Professor Chauncey, Yale Professor:
Question: “Have you written about the parallels between from the religious debates over segregation and the religious debates over same-sex marriage? And if so, could you describe those parallels?”
Answer: “Obviously, people of strong religious principle have supported Prop 8, organized Prop 8 to protect their vision of marriage, their understanding of what marriage should be. Often their feelings are driven by deeply-held religious beliefs.
We — we tend to think of all the argument on the marriage debate as being on that side of the marriage debate and all the argument on the debate over civil rights in the1940’s, 50’s and 60’s as being on the other side because of the prominence of Reverend Martin Luther King and the black churches and the civil rights campaign.
But what’s, I guess, striking to me is that – and many other historians have commented on this, written about this, is that, in fact, during the civil rights era, very many southern white Christians believed very deeply and sincerely that segregation was part of God’s will for humankind.
Reverend Jerry Falwell himself preached a sermon in 1958 criticizing the Supreme Court’s Brown v Board of Education decision as going against God’s will and warning, actually, that it could lead to interracial marriage, which was then sort of the ultimate sign of black and white equality.
And so, I guess, I just want to suggest here that there are — people hold their beliefs very deeply, and they read scripture by their own lights. You know, as we see in history, their interpretations of that scripture change over time.
And that in the — I’m just struck by the degree to which religious arguments were mobilized in the 1950’s to argue that — against interracial marriage and integration as against God’s will in a way that arguments have been mobilized in this campaign and the other — many of the other campaigns I have described since Anita Bryant’s argue that we need to do this because homosexuality itself or gay people or the recognition of gay people, the recognition of their equality, is against God’s will.”
Edmund Egan, chief economist for the city and county of San Francisco:
Question: “Can you just briefly describe for me the relationship between lifting that prohibition (Prop 8) and then seeing additional sales tax or hotel tax revenue?”
Answer: “Yes. If we — if the prohibition were lifted, we would see, first, more resident weddings, weddings by same-sex couples who currently reside in San Francisco. And we have projected that additional spending to be about $21 million a year annually.
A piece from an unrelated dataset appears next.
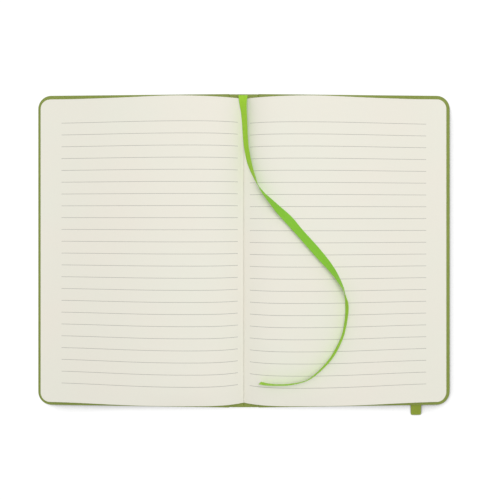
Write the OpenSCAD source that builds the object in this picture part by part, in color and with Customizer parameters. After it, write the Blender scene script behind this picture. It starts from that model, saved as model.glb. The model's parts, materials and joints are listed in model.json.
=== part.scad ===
// Hard-cover ruled notebook, lying open at its middle with the ribbon across the right page.
// Millimetres. X runs across the open book, Y towards the head, Z up from the table.
// The gutter is at X = 0, the front cover is on the left and the back cover on the right.

/* [Case] */
// How far the covers stand out past the pages at head and tail
square_h = 3.7; // [2.5:0.1:5]
// How far they stand out past the pages at the fore-edge
square_w = 3.9; // [3:0.1:6]
// Radius of the cover corners at the fore-edge
cover_corner = 9; // [3:0.5:20]
// Thickness of the card boards
board_t = 1.9; // [1.2:0.1:3]
// Thickness of the covering material
skin_t = 0.35; // [0.25:0.05:0.6]
// How far the covering is turned in over the boards
turn_in = 15; // [13:0.5:20]
// How far each cover falls from its hinge to the table, in degrees
tilt = 2.6; // [2.3:0.1:4]

/* [Spine] */
// Distance of each cover hinge from the middle of the spine
hinge_x = 7; // [6.5:0.1:12]
// Width of the card strip in the spine
liner_w = 9.4; // [8:0.1:11]
// Thickness of the card strip in the spine
liner_t = 1.1; // [0.6:0.1:1.8]
// Depth of the joint groove between spine and cover
groove_d = 0.8; // [0.4:0.1:1.2]
// Distance from a hinge to the edge of its board
board_gap = 2.9; // [2.4:0.1:5]
// Thickness of the cloth and paper lining glued to the backs of the pages
lining_t = 0.25; // [0.15:0.05:0.5]

/* [Pages] */
// Height of the pages
page_h = 202.6; // [150:0.2:290]
// Distance from the gutter to the fore-edge of the pages
page_w = 136; // [100:0.2:180]
// Thickness of the leaves on each side of the opening
half_t = 4.3; // [3:0.1:12]
// Radius of the page corners
page_corner = 6.3; // [2:0.1:15]
// Distance from the gutter to the crest of the page swell
crest_x = 37; // [20:1:60]
// Height of the crest above the gutter
crest_rise = 8.3; // [5:0.1:16]
// Paper left between the gutter and the back of the leaves
gutter_t = 1.3; // [0.8:0.1:3]
// How far the bottom leaf reaches past the top one at the fore-edge
fore_slope = 0.5; // [0:0.1:2]
// Folded sections that the leaves are sewn in, on each side of the opening
sections = 6; // [3:1:8]
// Depth of the gaps that open between the sections at head and tail
section_gap_d = 0.3; // [0.1:0.1:0.6]
// Width of those gaps
section_gap_w = 0.2; // [0.1:0.05:0.3]

/* [Ruling] */
// Distance from one ruled line to the next
rule_pitch = 7.9; // [6:0.1:12]
// Distance from the head of the page to the first line
rule_head = 16.3; // [10:0.1:30]
// Least distance from the last line to the tail of the page
rule_foot = 12; // [8:0.5:30]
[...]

Particularly when we include — there will also be nonresidents who come to San Francisco to marry. They will also have event-related spending for their weddings. . . They will also generate per-diem spending as visitors to the city. And they will generate hotel business because they will be staying at hotels. The third set of new economic activity associated would be out-of-town guests, which we have assumed would largely come for resident weddings.
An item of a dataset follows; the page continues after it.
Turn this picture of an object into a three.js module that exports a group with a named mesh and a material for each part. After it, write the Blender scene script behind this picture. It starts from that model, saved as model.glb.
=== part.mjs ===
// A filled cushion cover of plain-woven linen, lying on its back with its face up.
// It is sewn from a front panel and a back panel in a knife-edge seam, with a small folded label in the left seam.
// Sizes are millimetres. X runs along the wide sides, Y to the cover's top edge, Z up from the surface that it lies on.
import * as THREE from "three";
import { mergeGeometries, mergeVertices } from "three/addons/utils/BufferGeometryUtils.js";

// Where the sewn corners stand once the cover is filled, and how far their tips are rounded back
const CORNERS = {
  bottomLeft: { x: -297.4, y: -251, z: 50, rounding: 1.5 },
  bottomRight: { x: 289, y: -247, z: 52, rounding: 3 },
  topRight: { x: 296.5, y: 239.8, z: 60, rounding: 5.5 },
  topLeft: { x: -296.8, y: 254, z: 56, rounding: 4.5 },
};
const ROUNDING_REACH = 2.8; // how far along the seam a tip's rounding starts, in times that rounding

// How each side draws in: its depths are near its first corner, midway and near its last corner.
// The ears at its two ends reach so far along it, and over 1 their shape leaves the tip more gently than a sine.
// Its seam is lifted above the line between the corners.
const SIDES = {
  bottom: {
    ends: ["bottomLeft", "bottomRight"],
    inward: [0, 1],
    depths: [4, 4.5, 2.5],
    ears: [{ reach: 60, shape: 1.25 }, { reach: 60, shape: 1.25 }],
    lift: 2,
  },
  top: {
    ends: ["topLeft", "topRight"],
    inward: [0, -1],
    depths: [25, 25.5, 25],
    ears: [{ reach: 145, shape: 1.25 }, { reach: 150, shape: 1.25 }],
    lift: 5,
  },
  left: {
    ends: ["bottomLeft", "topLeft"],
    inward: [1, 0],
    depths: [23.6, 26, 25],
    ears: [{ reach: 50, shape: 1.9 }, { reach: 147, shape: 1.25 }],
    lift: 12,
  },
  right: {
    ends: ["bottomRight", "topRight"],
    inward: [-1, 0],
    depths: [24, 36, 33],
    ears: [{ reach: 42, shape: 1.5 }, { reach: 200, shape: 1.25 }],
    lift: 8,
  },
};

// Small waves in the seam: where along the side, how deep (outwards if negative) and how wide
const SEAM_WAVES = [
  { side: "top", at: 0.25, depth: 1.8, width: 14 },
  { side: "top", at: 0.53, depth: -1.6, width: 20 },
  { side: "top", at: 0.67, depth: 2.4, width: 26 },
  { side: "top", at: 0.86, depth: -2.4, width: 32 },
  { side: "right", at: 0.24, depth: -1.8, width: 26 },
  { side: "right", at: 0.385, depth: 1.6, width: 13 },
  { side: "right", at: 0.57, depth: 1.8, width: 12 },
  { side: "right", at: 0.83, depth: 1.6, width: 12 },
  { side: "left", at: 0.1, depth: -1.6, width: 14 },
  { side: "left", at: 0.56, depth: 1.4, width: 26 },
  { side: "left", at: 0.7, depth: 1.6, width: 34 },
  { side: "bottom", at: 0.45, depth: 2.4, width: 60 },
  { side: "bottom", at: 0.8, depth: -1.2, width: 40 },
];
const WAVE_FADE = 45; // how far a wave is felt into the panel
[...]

They will generate per-diem spending, and they will also help fill hotel rooms. So it’s a combination of the event spending on the wedding itself, and the per-diem spending of visitors generates sales tax revenue. The additional hotel rooms generate hotel tax revenue.”
Question: “What’s the magnitude of the effect of all of this, in your estimate?”
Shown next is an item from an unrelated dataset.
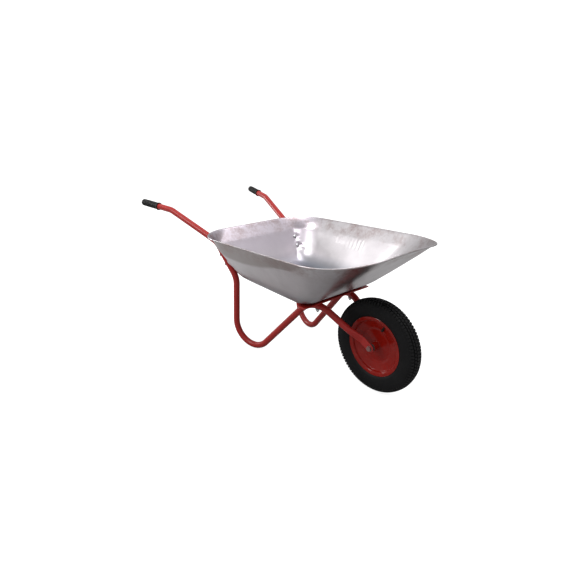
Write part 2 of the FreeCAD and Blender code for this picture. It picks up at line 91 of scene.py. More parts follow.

Answer: “The spending effect is on the order of 35 million. The hotel room revenue is on the order of 2-and-a-half-million 25 dollars. And the tax revenue we project at $1.7 million a year for sales tax, and about .9 million a year for hotel tax.”
Question: “Speaking generally, what did you base these calculations on?”
Answer: “We based it on the experience that San Francisco saw with same-sex weddings in 2008.”